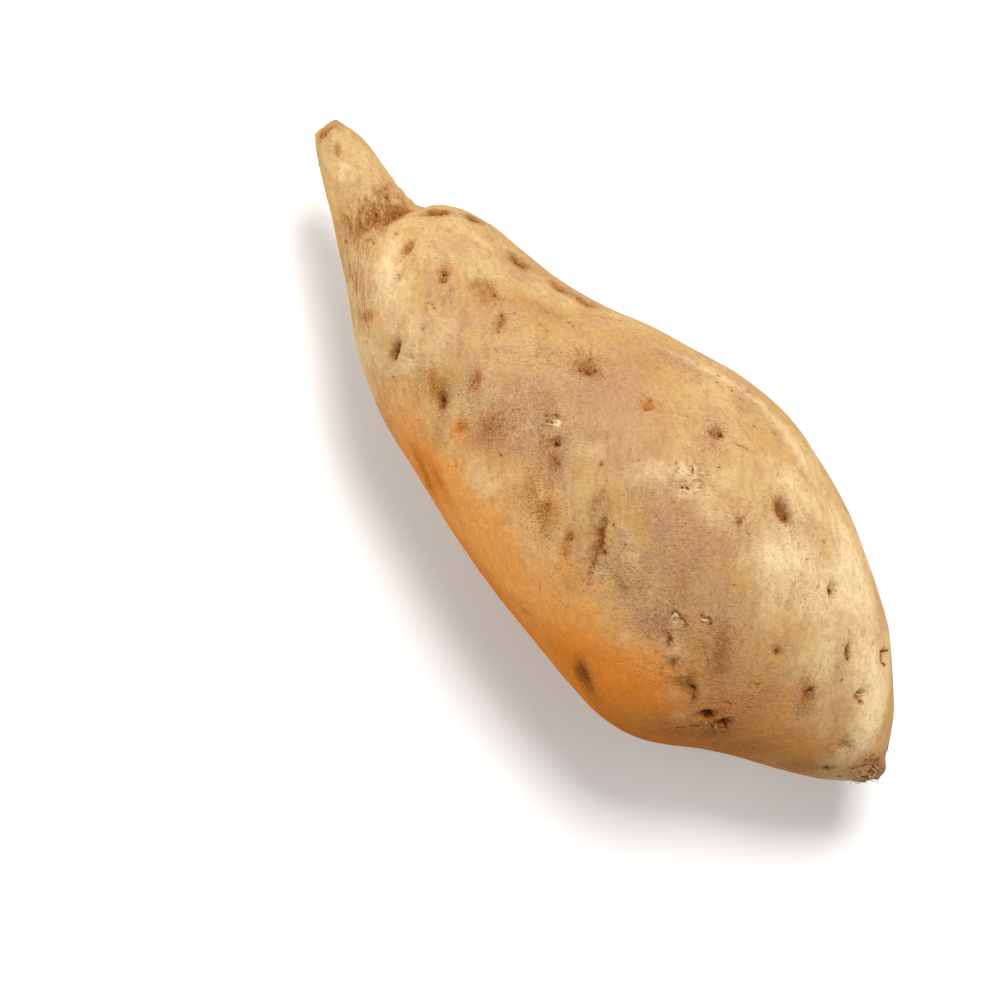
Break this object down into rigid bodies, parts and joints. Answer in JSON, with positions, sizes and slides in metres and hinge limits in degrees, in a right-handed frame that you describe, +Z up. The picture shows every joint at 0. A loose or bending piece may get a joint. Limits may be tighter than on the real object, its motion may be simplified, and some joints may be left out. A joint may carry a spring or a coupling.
{
  "type": "white sweet potato",
  "caption": "Whole white sweet potato as picked: a plump tan storage root with a narrow neck, a creased shoulder, scattered eyes and a knobbly root end, lying on its belly.",
  "frame": {"origin": "the middle of the bounding box in plan, on the surface that the root lies on", "axes": "+X runs along the root from the neck, where the stem was, to the root end; +Y is the side with the sharp shoulder; +Z is up"},
  "size_m": [0.2061, 0.0815, 0.0722],
  "materials": {
    "skin": "satin"
  },
  "bodies": {
    "root": {"storage_root": "skin"}
  },
  "joints": []
}
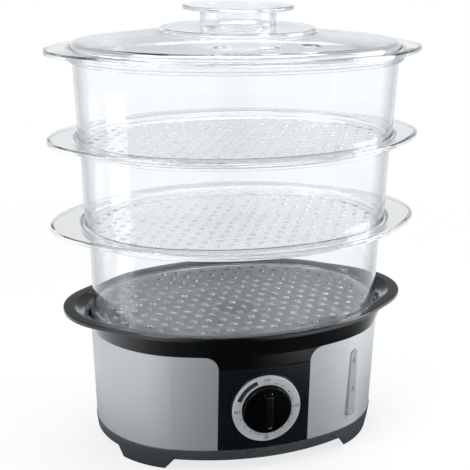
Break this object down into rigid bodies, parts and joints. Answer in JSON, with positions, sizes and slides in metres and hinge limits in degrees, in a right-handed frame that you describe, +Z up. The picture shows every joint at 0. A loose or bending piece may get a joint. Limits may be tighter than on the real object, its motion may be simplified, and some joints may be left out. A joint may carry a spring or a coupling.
{
  "type": "electric food steamer",
  "caption": "Countertop electric food steamer: clear oval baskets stacked on a steel-clad base with a water tank, side gauge and rotary timer knob, under a clear lid.",
  "frame": {"origin": "middle of the base, on the surface the rubber feet stand on", "axes": "+Z up, +X along the long side to the viewer's right, the control panel faces -Y"},
  "size_m": [0.335, 0.244, 0.395],
  "materials": {
    "brushed_steel": "brushed along the wrap",
    "black_gloss": "glossy",
    "charcoal_plastic": "fine satin",
    "clear_plastic": "clear, glossy",
    "gauge_clear": "clear, glossy",
    "dial_silver": "satin silver",
    "rubber": "matt",
    "zinc_steel": "plated",
    "aluminium": "satin",
    "brass": "plain",
    "ceramic_white": "glazed",
    "wire_brown": "satin",
    "wire_blue": "satin",
    "wire_green": "satin"
  },
  "bodies": {
    "base": {"base_plate": "charcoal_plastic", "foot_pads": "rubber", "base_screws": "zinc_steel", "lower_shell": "charcoal_plastic", "steel_wrap": "brushed_steel", "control_panel": "black_gloss", "dial_ring": "dial_silver", "timer_housing": "zinc_steel", "timer_bell": "zinc_steel", "timer_screws": "zinc_steel", "upper_housing": "black_gloss", "water_tank": "charcoal_plastic", "gauge_seal": "rubber", "gauge_window": "gauge_clear", "heater_plate": "aluminium", "heater_gasket": "rubber", "heating_element": "zinc_steel", "heater_pins": "brass", "heater_screws": "zinc_steel", "thermostat": "aluminium", "thermal_fuse": "ceramic_white", "terminal_block": "ceramic_white", "cord_gland": "charcoal_plastic", "live_wire": "wire_brown", "neutral_wire": "wire_blue", "earth_wire": "wire_green", "switched_wire": "wire_brown"},
    "timer": {"timer_knob": "black_gloss", "timer_shaft": "zinc_steel"},
    "steam_ring": {"steam_ring": "charcoal_plastic"},
    "drip_tray": {"drip_tray": "charcoal_plastic"},
    "basket_bottom": {"basket_bottom": "clear_plastic"},
    "basket_middle": {"basket_middle": "clear_plastic"},
    "basket_top": {"basket_top": "clear_plastic"},
    "lid": {"lid": "clear_plastic", "lid_knob": "clear_plastic"}
  },
  "joints": [
    {"name": "timer_turn", "type": "hinge", "parent": "base", "child": "timer", "pos_m": [0, -0.1, 0.0615], "axis": [0, 1, 0], "range_deg": [0, 342]},
    {"name": "steam_ring_lift", "type": "slide", "parent": "base", "child": "steam_ring", "axis": [0, 0, 1], "range_m": [0, 0.11]},
    {"name": "drip_tray_lift", "type": "slide", "parent": "steam_ring", "child": "drip_tray", "axis": [0, 0, 1], "range_m": [0, 0.05]},
    {"name": "basket_bottom_lift", "type": "slide", "parent": "drip_tray", "child": "basket_bottom", "axis": [0, 0, 1], "range_m": [0, 0.06]},
    {"name": "basket_middle_lift", "type": "slide", "parent": "basket_bottom", "child": "basket_middle", "axis": [0, 0, 1], "range_m": [0, 0.06]},
    {"name": "basket_top_lift", "type": "slide", "parent": "basket_middle", "child": "basket_top", "axis": [0, 0, 1], "range_m": [0, 0.06]},
    {"name": "lid_lift", "type": "slide", "parent": "basket_top", "child": "lid", "axis": [0, 0, 1], "range_m": [0, 0.06]}
  ]
}
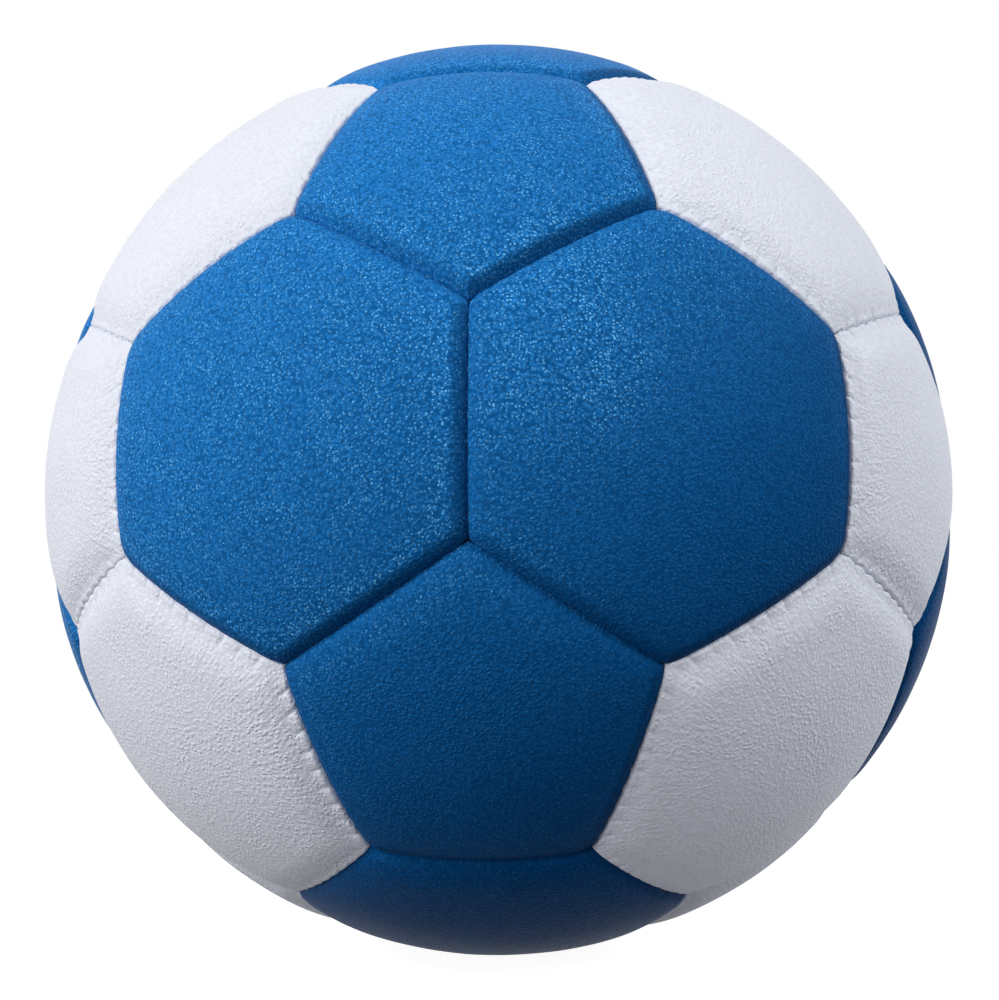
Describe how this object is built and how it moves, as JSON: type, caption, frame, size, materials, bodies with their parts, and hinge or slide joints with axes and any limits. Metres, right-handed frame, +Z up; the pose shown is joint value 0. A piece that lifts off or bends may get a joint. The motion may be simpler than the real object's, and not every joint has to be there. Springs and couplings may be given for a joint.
{
  "type": "handball",
  "caption": "Hand-stitched ball of hexagonal and pentagonal padded panels over an inflated bladder with a needle valve.",
  "frame": {"origin": "centre of the ball", "axes": "+Z up, -Y towards the front, where an upright seam between two blue hexagons meets the viewer, +X to the viewer's right; each axis runs through the middle of a seam between two hexagons"},
  "size_m": [0.1866, 0.1866, 0.1866],
  "materials": {
    "blue_cover": "satin",
    "white_cover": "satin",
    "foam": "matte",
    "lining": "matte",
    "thread": "matte",
    "bladder": "matte",
    "valve_rubber": "satin",
    "valve_plug": "satin",
    "patch": "matte"
  },
  "bodies": {
    "root": {"pentagon_front_bottom": "blue_cover", "hexagon_front_left": "blue_cover", "hexagon_bottom_front": "blue_cover", "hexagon_left_bottom": "blue_cover", "pentagon_front_top": "blue_cover", "hexagon_front_right": "blue_cover", "hexagon_bottom_back": "blue_cover", "hexagon_left_top": "blue_cover", "pentagon_back_bottom": "blue_cover", "hexagon_back_left": "blue_cover", "hexagon_top_front": "blue_cover", "hexagon_right_bottom": "blue_cover", "pentagon_back_top": "blue_cover", "hexagon_back_right": "blue_cover", "hexagon_top_back": "blue_cover", "hexagon_right_top": "blue_cover", "pentagon_left_front": "white_cover", "pentagon_bottom_left": "white_cover", "pentagon_left_back": "white_cover", "pentagon_bottom_right": "white_cover", "pentagon_right_front": "white_cover", "pentagon_top_left": "white_cover", "pentagon_right_back": "white_cover", "pentagon_top_right": "white_cover", "hexagon_front_left_bottom": "white_cover", "hexagon_front_left_top": "white_cover", "hexagon_back_left_bottom": "white_cover", "hexagon_back_left_top": "white_cover", "hexagon_front_right_bottom": "white_cover", "hexagon_front_right_top": "white_cover", "hexagon_back_right_bottom": "white_cover", "hexagon_back_right_top": "white_cover", "pentagon_foam_pads": "foam", "hexagon_foam_pads": "foam", "pentagon_linings": "lining", "hexagon_linings": "lining", "pentagon_seam_threads": "thread", "hexagon_seam_threads": "thread", "bladder": "bladder", "valve_housing": "valve_rubber", "valve_plug": "valve_plug", "valve_patch": "patch"}
  },
  "joints": []
}
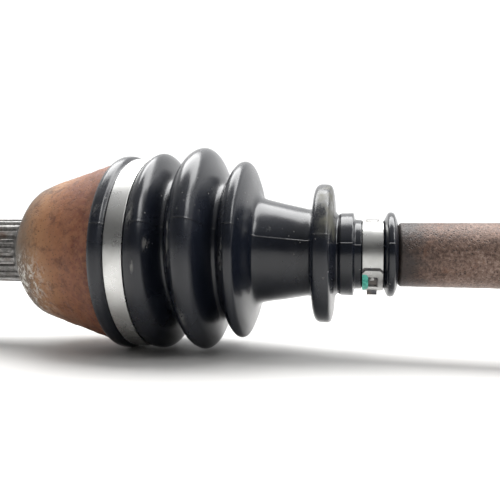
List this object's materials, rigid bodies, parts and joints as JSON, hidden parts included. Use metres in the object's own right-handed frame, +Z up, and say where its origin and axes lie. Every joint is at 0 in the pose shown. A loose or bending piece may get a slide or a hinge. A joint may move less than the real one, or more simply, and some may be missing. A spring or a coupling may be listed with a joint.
{
  "type": "cv axle",
  "caption": "Front drive half-shaft: ball joint bell with splined stub, ribbed rubber boots with clamps, bar and sliding tripod joint.",
  "frame": {"origin": "on the axle's axis at the flat bearing shoulder of the wheel-side bell", "axes": "+X along the axle from the wheel to the gearbox, +Z up; -Y is the side that faces the viewer, with the small clamps' buckles"},
  "size_m": [0.614, 0.0755, 0.0742],
  "materials": {
    "forged_steel": "rough rusty forging",
    "rusty_bar": "weathered bare steel bar with rust",
    "bright_steel": "smooth clamp strip",
    "hardened_steel": "ground and hardened",
    "spring_steel": "dark spring steel",
    "boot_rubber": "black moulded rubber with dust",
    "bushing_plastic": "moulded plastic"
  },
  "bodies": {
    "shaft": {"shaft_bar": "rusty_bar", "outboard_inner_race": "hardened_steel", "outboard_race_circlip": "spring_steel", "outboard_boot": "boot_rubber", "outboard_small_clamp": "bright_steel", "tripod_spider": "hardened_steel", "spider_circlip": "spring_steel", "inboard_boot": "boot_rubber", "inboard_small_clamp": "bright_steel", "needle_set_b": "hardened_steel", "needle_washer_b": "spring_steel", "roller_ring_b": "spring_steel", "needle_set_c": "hardened_steel", "needle_washer_c": "spring_steel", "roller_ring_c": "spring_steel"},
    "wheel_bell": {"outboard_bell": "forged_steel", "outboard_large_clamp": "bright_steel"},
    "ball_cage": {"outboard_cage": "hardened_steel", "outboard_ball_1": "hardened_steel", "outboard_ball_2": "hardened_steel", "outboard_ball_3": "hardened_steel", "outboard_ball_4": "hardened_steel", "outboard_ball_5": "hardened_steel", "outboard_ball_6": "hardened_steel"},
    "trunnion_bearing_a": {"needle_set_a": "hardened_steel", "needle_washer_a": "spring_steel", "roller_ring_a": "spring_steel"},
    "gearbox_housing": {"inboard_housing": "forged_steel", "housing_stop_ring": "spring_steel", "stub_circlip": "spring_steel", "inboard_bushing": "bushing_plastic", "inboard_large_clamp": "bright_steel"},
    "roller_a": {"tripod_roller_a": "hardened_steel"},
    "roller_b": {"tripod_roller_b": "hardened_steel"},
    "roller_c": {"tripod_roller_c": "hardened_steel"}
  },
  "joints": [
    {"name": "outboard_bend", "type": "hinge", "parent": "shaft", "child": "wheel_bell", "pos_m": [0.037, 0, 0], "axis": [0, 1, 0], "range_deg": [-43, 43], "deforming": ["outboard_boot"]},
    {"name": "cage_turn", "type": "hinge", "parent": "shaft", "child": "ball_cage", "pos_m": [0.037, 0, 0], "axis": [0, 1, 0], "range_deg": [-22, 22]},
    {"name": "inboard_bend", "type": "hinge", "parent": "shaft", "child": "trunnion_bearing_a", "pos_m": [0.47, 0, 0], "axis": [0, 1, 0], "range_deg": [-16, 16], "deforming": ["inboard_boot"]},
    {"name": "plunge", "type": "slide", "parent": "trunnion_bearing_a", "child": "gearbox_housing", "axis": [1, 0, 0], "range_m": [-0.012, 0.012], "deforming": ["inboard_boot"]},
    {"name": "roller_a_spin", "type": "hinge", "parent": "trunnion_bearing_a", "child": "roller_a", "pos_m": [0.47, 0.0168, 0], "axis": [0, 1, 0], "range_deg": [-56, 56]},
    {"name": "roller_b_spin", "type": "hinge", "parent": "shaft", "child": "roller_b", "pos_m": [0.47, -0.0084, 0.01455], "axis": [0, -0.5, 0.866], "range_deg": [-56, 56]},
    {"name": "roller_c_spin", "type": "hinge", "parent": "shaft", "child": "roller_c", "pos_m": [0.47, -0.0084, -0.01455], "axis": [0, -0.5, -0.866], "range_deg": [-56, 56]}
  ],
  "couplings": [
    {"joint": "cage_turn", "follows": "outboard_bend", "ratio": 0.5},
    {"joint": "roller_a_spin", "follows": "plunge", "rad_per_m": 80},
    {"joint": "roller_b_spin", "follows": "plunge", "rad_per_m": 80},
    {"joint": "roller_c_spin", "follows": "plunge", "rad_per_m": 80}
  ]
}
-=-=-
§ **Work to be completed**:
Gather each line holding the string "caption".

§ **Task output**:
  "caption": "Whole white sweet potato as picked: a plump tan storage root with a narrow neck, a creased shoulder, scattered eyes and a knobbly root end, lying on its belly.",
  "caption": "Countertop electric food steamer: clear oval baskets stacked on a steel-clad base with a water tank, side gauge and rotary timer knob, under a clear lid.",
Describe how this object is built and how it moves, as JSON: type, caption, frame, size, materials, bodies with their parts, and hinge or slide joints with axes and any limits. Metres, right-handed frame, +Z up; the pose shown is joint value 0. A piece that lifts off or bends may get a joint. The motion may be simpler than the real object's, and not every joint has to be there. Springs and couplings may be given for a joint.
  "caption": "Hand-stitched ball of hexagonal and pentagonal padded panels over an inflated bladder with a needle valve.",
  "caption": "Front drive half-shaft: ball joint bell with splined stub, ribbed rubber boots with clamps, bar and sliding tripod joint.",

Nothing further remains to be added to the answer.